The crux of the internal NAACP dispute is whether it is appropriate for the national civil rights organization to publicly identify and pressure blacks--particularly black superstars--to hire more blacks in their own operations.

The dispute started last week when a regional NAACP coordinator, Melanie Lomax, said in an interview with The Times that the NAACP was launching a national fair share campaign to obtain more jobs for blacks behind the scenes in jobs ranging from video production to hairdressing.

She accused five artists--Michael Jackson, Tina Turner, Lionel Richie, Diana Ross and Prince--of practicing “hypocritical discrimination” against black promoters, photographers and other professionals.
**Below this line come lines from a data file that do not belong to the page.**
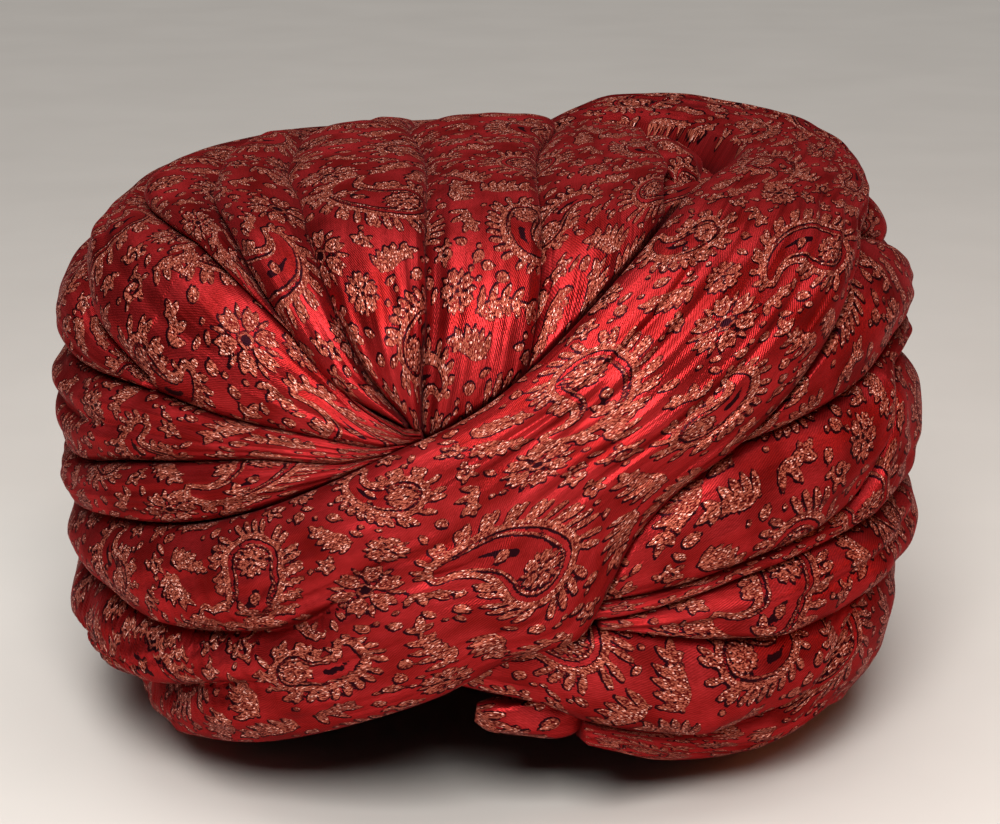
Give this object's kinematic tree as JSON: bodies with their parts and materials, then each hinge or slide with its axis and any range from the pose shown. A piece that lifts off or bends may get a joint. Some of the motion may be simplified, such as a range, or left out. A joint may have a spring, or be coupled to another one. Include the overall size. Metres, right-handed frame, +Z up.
{
  "type": "tied turban",
  "caption": "Tied turban of wound brocade cloth, with pleats over the crown, padded turns round the sides and a broad band across the front.",
  "frame": {"origin": "on the resting surface, under the middle of the turban's outer box", "axes": "+Z up, -Y towards the forehead, +X to the right as seen from the front"},
  "size_m": [0.269, 0.2872, 0.1872],
  "materials": {
    "brocade": "satin ground in crimson with a woven copper and dark navy paisley pattern",
    "inner_cloth": "plain dull satin in dark crimson"
  },
  "bodies": {
    "root": {"inner_turns": "inner_cloth", "cross_band": "brocade", "crown_roll": "brocade", "upper_shoulder_turn": "brocade", "lower_shoulder_turn": "brocade", "upper_side_turn": "brocade", "lower_side_turn": "brocade", "middle_right_turn": "brocade", "arch_right_turn": "brocade", "lowest_right_turn": "brocade", "crown_pleat_1": "brocade", "crown_pleat_2": "brocade", "crown_pleat_3": "brocade", "crown_pleat_4": "brocade", "crown_pleat_5": "brocade", "hollow_tuck": "brocade", "tail_end": "brocade"}
  },
  "joints": []
}
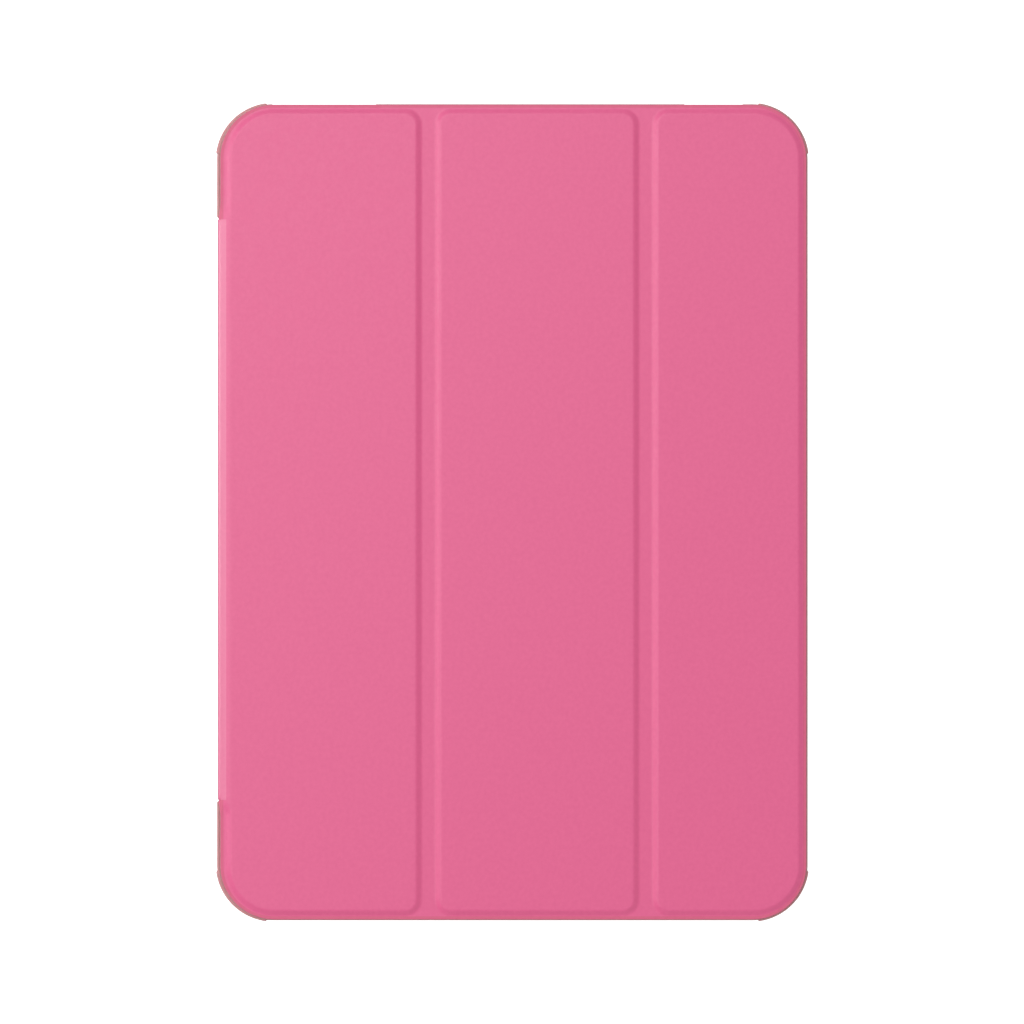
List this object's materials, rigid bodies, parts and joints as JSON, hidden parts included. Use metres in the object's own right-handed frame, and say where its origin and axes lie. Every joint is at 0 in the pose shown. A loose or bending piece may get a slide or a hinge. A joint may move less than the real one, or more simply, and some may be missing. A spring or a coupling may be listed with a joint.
{
  "type": "tablet case",
  "caption": "Tri-fold folio case with a soft bumper frame, a back plate and a hinged cover of stiff panels that rolls into a stand.",
  "frame": {"origin": "centre of the closed case's footprint, on the surface that its back rests on", "axes": "+X from the spine to the free edge, +Y to the top of the tablet, +Z out of the front cover"},
  "size_m": [0.1824, 0.252, 0.0115],
  "materials": {
    "leather": "pink synthetic leather, fine grain, satin",
    "lining": "brushed microfibre",
    "board": "matt stiffener sheet",
    "bumper": "translucent soft plastic, rose tint",
    "plate": "frosted translucent plastic",
    "magnet": "nickel plated",
    "adhesive": "transfer tape"
  },
  "bodies": {
    "shell": {"back_plate": "plate", "bumper_frame": "bumper", "hinge_tab_skin": "leather", "hinge_tab_adhesive": "adhesive"},
    "spine": {"back_fold_skin": "leather", "spine_skin": "leather", "spine_stiffener": "board", "spine_lining": "lining"},
    "front_fold": {"front_fold_skin": "leather", "front_fold_lining": "lining"},
    "panel_1": {"panel_1_skin": "leather", "panel_1_board": "board", "panel_1_lining": "lining", "keeper_plate": "magnet"},
    "groove_1": {"groove_1_skin": "leather", "groove_1_lining": "lining"},
    "panel_2": {"panel_2_skin": "leather", "panel_2_board": "board", "panel_2_lining": "lining"},
    "groove_2": {"groove_2_skin": "leather", "groove_2_lining": "lining"},
    "panel_3": {"panel_3_skin": "leather", "panel_3_board": "board", "panel_3_lining": "lining", "edge_magnet_1": "magnet", "edge_magnet_2": "magnet", "edge_magnet_3": "magnet", "edge_magnet_4": "magnet", "wake_magnet": "magnet"}
  },
  "joints": [
    {"name": "back_fold", "type": "hinge", "parent": "shell", "child": "spine", "pos_m": [-0.0898, 0.0008, 0.0009], "axis": [0, -1, 0], "range_deg": [0, 90], "deforming": ["back_fold_skin"]},
    {"name": "cover_open", "type": "hinge", "parent": "spine", "child": "front_fold", "pos_m": [-0.0897, 0.0008, 0.0097], "axis": [0, -1, 0], "range_deg": [0, 90], "deforming": ["front_fold_skin", "front_fold_lining"]},
    {"name": "roll_to_stand", "type": "hinge", "parent": "front_fold", "child": "panel_1", "pos_m": [-0.0886, 0.0008, 0.0117], "axis": [0, -1, 0], "range_deg": [0, 178]},
    {"name": "groove_1_fold_in", "type": "hinge", "parent": "panel_1", "child": "groove_1", "pos_m": [-0.0277, 0, 0.0096], "axis": [0, 1, 0], "range_deg": [0, 130], "deforming": ["groove_1_skin", "groove_1_lining"]},
    {"name": "panel_2_peel", "type": "hinge", "parent": "groove_1", "child": "panel_2", "pos_m": [-0.0245, 0, 0.0107], "axis": [0, 1, 0], "range_deg": [-130, 0]},
    {"name": "groove_2_fold_in", "type": "hinge", "parent": "panel_2", "child": "groove_2", "pos_m": [0.0392, 0, 0.0096], "axis": [0, 1, 0], "range_deg": [0, 118], "deforming": ["groove_2_skin", "groove_2_lining"]},
    {"name": "panel_3_peel", "type": "hinge", "parent": "groove_2", "child": "panel_3", "pos_m": [0.0424, 0, 0.0107], "axis": [0, 1, 0], "range_deg": [-105, 0]}
  ],
  "couplings": [
    {"joint": "back_fold", "follows": "cover_open", "ratio": 1},
    {"joint": "groove_1_fold_in", "follows": "roll_to_stand", "ratio": 0.73033},
    {"joint": "groove_2_fold_in", "follows": "roll_to_stand", "ratio": 0.66291}
  ]
}
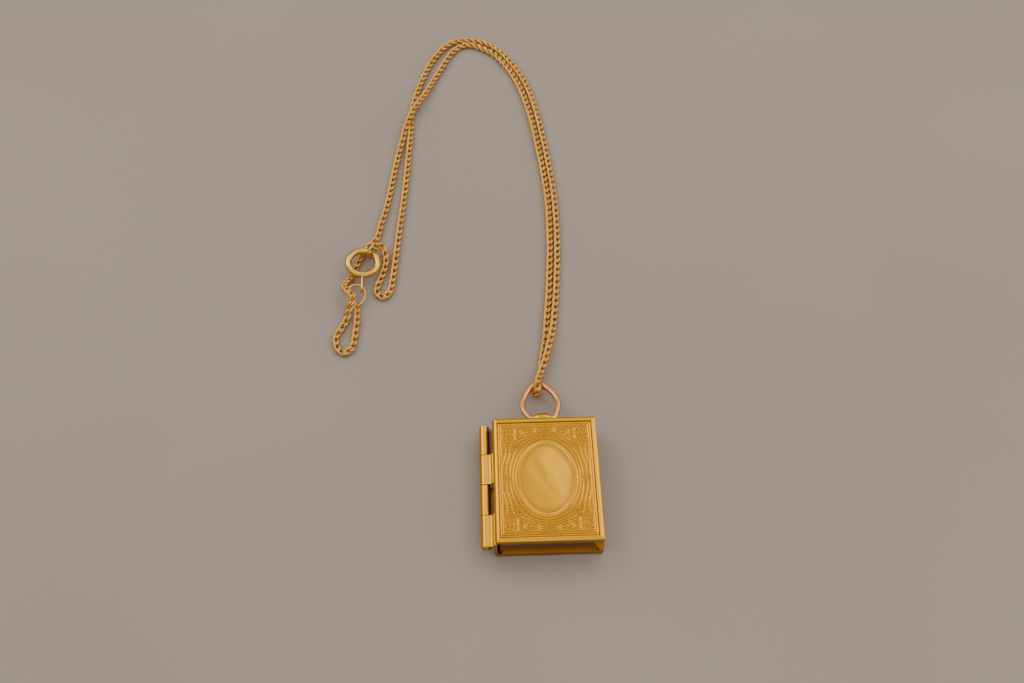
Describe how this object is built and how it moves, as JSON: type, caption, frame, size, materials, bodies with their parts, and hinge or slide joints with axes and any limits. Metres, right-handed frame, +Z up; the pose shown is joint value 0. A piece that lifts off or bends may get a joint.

The accusations were based upon research conducted by Black Business for Equity in Entertainment, a Los Angeles-based group of black promoters, photographers, video makers and others who work in the recording industry, she said.

Spokesmen for Turner, Jackson, Richie, Prince and Ross denied any such discrimination.

On Monday, the presidents of both the Los Angeles and Beverly Hills-Hollywood NAACP branches issued a press release saying Lomax’s accusations had not been authorized by the national NAACP office and were out of order because the artists had not been personally informed in advance.

“We, therefore, apologize to those entertainers named,” the release said.

Willis Edwards, president of the Beverly Hills-Hollywood branch that deals most closely with the recording industry, said in an interview Tuesday that Mailgrams were being sent out immediately to the five artists apologizing for the snafu.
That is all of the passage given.